Dengan waktu tersebut, harapan besar pun disematkan pada Zohri untuk bisa membawa Indonesia kembali disegani di olahraga lari. Apalagi, dia mampu menjadi atlet Indonesia pertama yang lolos ke Olimpiade Tokyo 2020 setelah mencapai catatan waktu tersebut.
Namun, Olimpiade Tokyo 2020 tampaknya masih jadi panggung besar yang terlalu awal ditapaki oleh Zohri. Pria kelahiran 1 Juli 2000 itu cuma tampil di babak penyisihan dan finis di urutan kelima dengan waktu 10,26 detik yang membuatnya tersingkir lebih awal.
Inkonsistensi performa juga masih jadi kendala Zohri di atas lintasan yang tak jarang membuatnya pulang dengan tangan hampa dari setiap kejuaraan yang dijalaninya.
Mulai bangkit
Kondisi Zohri mulai berubah pada SEA Games 2023 lalu, di mana dia mampu mempersembahkan dua medali, emas dari nomor lari estafet putra dan perunggu dari nomor lari 200 meter. Namun, cedera membuatnya gagal bersinar di nomor andalannya, yaitu lari 100 meter.
Pemulihan cedera yang agak lama membuat Zohri gagal meraih medali di Asian Games 2022, tetapi catatan waktu Zohri bisa dibilang tak terlalu buruk. Pengalaman di China bisa dijadikan pelajaran yang berharga baginya agar bisa kembali bangkit untuk jadi yang terbaik guna menembus Olimpiade. Dengan catatan waktu yang kian tajam, Zohri yang mulai pulih dari cedera memiliki keyakinan untuk bangkit dan mengejar tiket ke Olimpiade Paris 2024
Tentu, hal itu tak bisa dilakukan Zohri sendiri. Pengurus Besar Persatuan Atletik Seluruh Indonesia (PB PASI) pun harus berbenah jika ingin kembali melihat atletnya berprestasi.

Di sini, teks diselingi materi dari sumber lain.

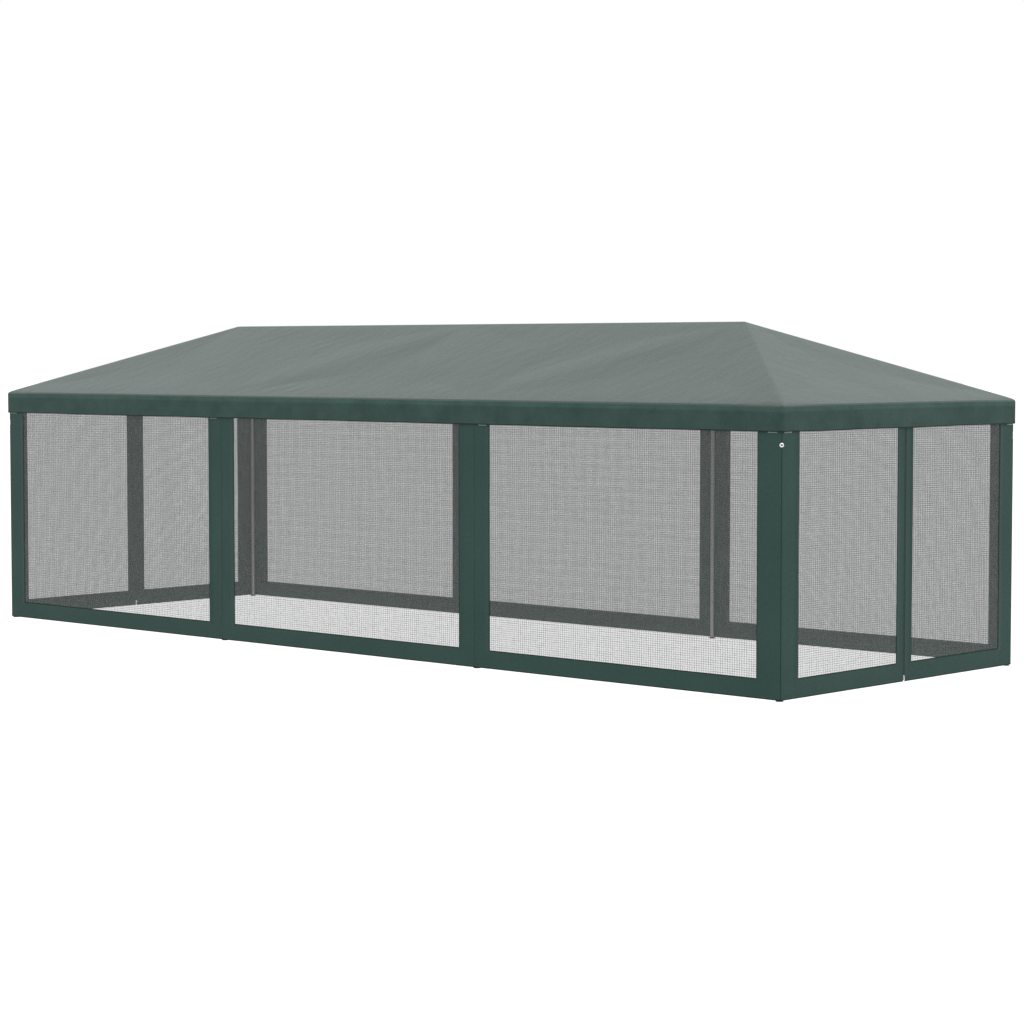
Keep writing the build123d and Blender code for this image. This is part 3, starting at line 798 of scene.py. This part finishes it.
def net_panel(name, u_range, place, mirrored, node, tuck_low=NET_TUCK, tuck_high=NET_TUCK):
    """A panel of netting, tucked behind its border, with a slight slack in its middle."""
    low, high = u_range[0] - tuck_low, u_range[1] + tuck_high
    us = lines(NET_STEP, low, high)
    vs = lines(NET_STEP, NET_BOTTOM - NET_TUCK, NET_TOP + NET_TUCK)
    u, v = (a.ravel() for a in np.meshgrid(us, vs, indexing="ij"))
    across = (u - low) / (high - low)
    up = (v - vs[0]) / (vs[-1] - vs[0])
    belly = np.sin(math.pi * np.clip(across, 0, 1)) ** 0.6 * np.sin(math.pi * np.clip(up, 0, 1)) ** 0.8
    places = np.stack([u, v * 0.6], 1)
    slack = belly * (NET_SLACK + NET_WAVE * waves(places, 0.7, 31) + NET_RIPPLE * waves(places, 0.22, 32))
    points = place(u, v, slack - CLOTH_THICK - NET_BEHIND)
    faces = grid(len(us), len(vs))
    faces = faces[:, ::-1] if mirrored else faces
    obj = piece(name, points, faces, np.stack([u, v], 1))
    obj.data.materials.append(NETTING)
    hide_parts(node)
    return obj, (high - low, vs[-1] - vs[0])


def front_place(sx, sy):
    """Places points given by distance along the near front walls, mirrored to another corner."""

    def place(u, v, out):
        off_corner = np.clip((np.abs(u - CORNER_MIDDLE) - 0.03) / 0.1, 0, 1)
        out = out + wall_sway(u, v) * off_corner * untied(v) + corner_relief(u, v)
        x, y = round_corner(u, out)
        return np.stack([sx * x, sy * y, v], 1)

    return place


def middle_place(sy):
    """Places points of a long wall's middle panel, whose sway meets that of the mirrored panels beside it."""

    def place(u, v, out):
        along = np.sqrt(u**2 + MIDDLE_SOFTNESS**2 * (1 - (u / JOINT_X) ** 2))
        out = out + wall_sway(along, v) * untied(v)
        return np.stack([u, sy * (-WALL_Y - out), v], 1)

    return place


def long_wall_panel(row, bay, us, holes, seams, place, mirrored):
    """One panel of a long wall: its bands, and the netting in the first of its holes."""
    border = wall_border(f"bands_{row}_{bay}", us, holes, seams, place, mirrored, f"wall_border_{row}_{bay}")
    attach(border, "frame")
    hole = holes[0]
    net, flat = net_panel(f"netting_{row}_{bay}", (hole[0], hole[2]), place, mirrored, f"wall_netting_{row}")
    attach(net, "frame")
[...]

Zohri memerlukan berbagai dukungan dari PASI, mulai dari asupan nutrisi, pemantuan dokter olahraga untuk mencegah cedera, fasilitas latihan yang memadai, sampai dukungan dana untuk mengikuti berbagai ajang lomba lati internasional. Persaingan dengan para pelari yang lebih baik akan mendorong Zohri untuk berlari lebih cepat dan bisa mempertajam catatan waktunya agar dapat merebut tiket ke Olimpiade Paris 2024.
“Sekarang saya harus menjaga kondisi agar tidak cedera lagi, tidak banyak pikiran sehingga bisa mencapai tujuan itu (catatan waktu di bawah 10 detik dan tampil di Olimpiade Paris),” ucap Zohri.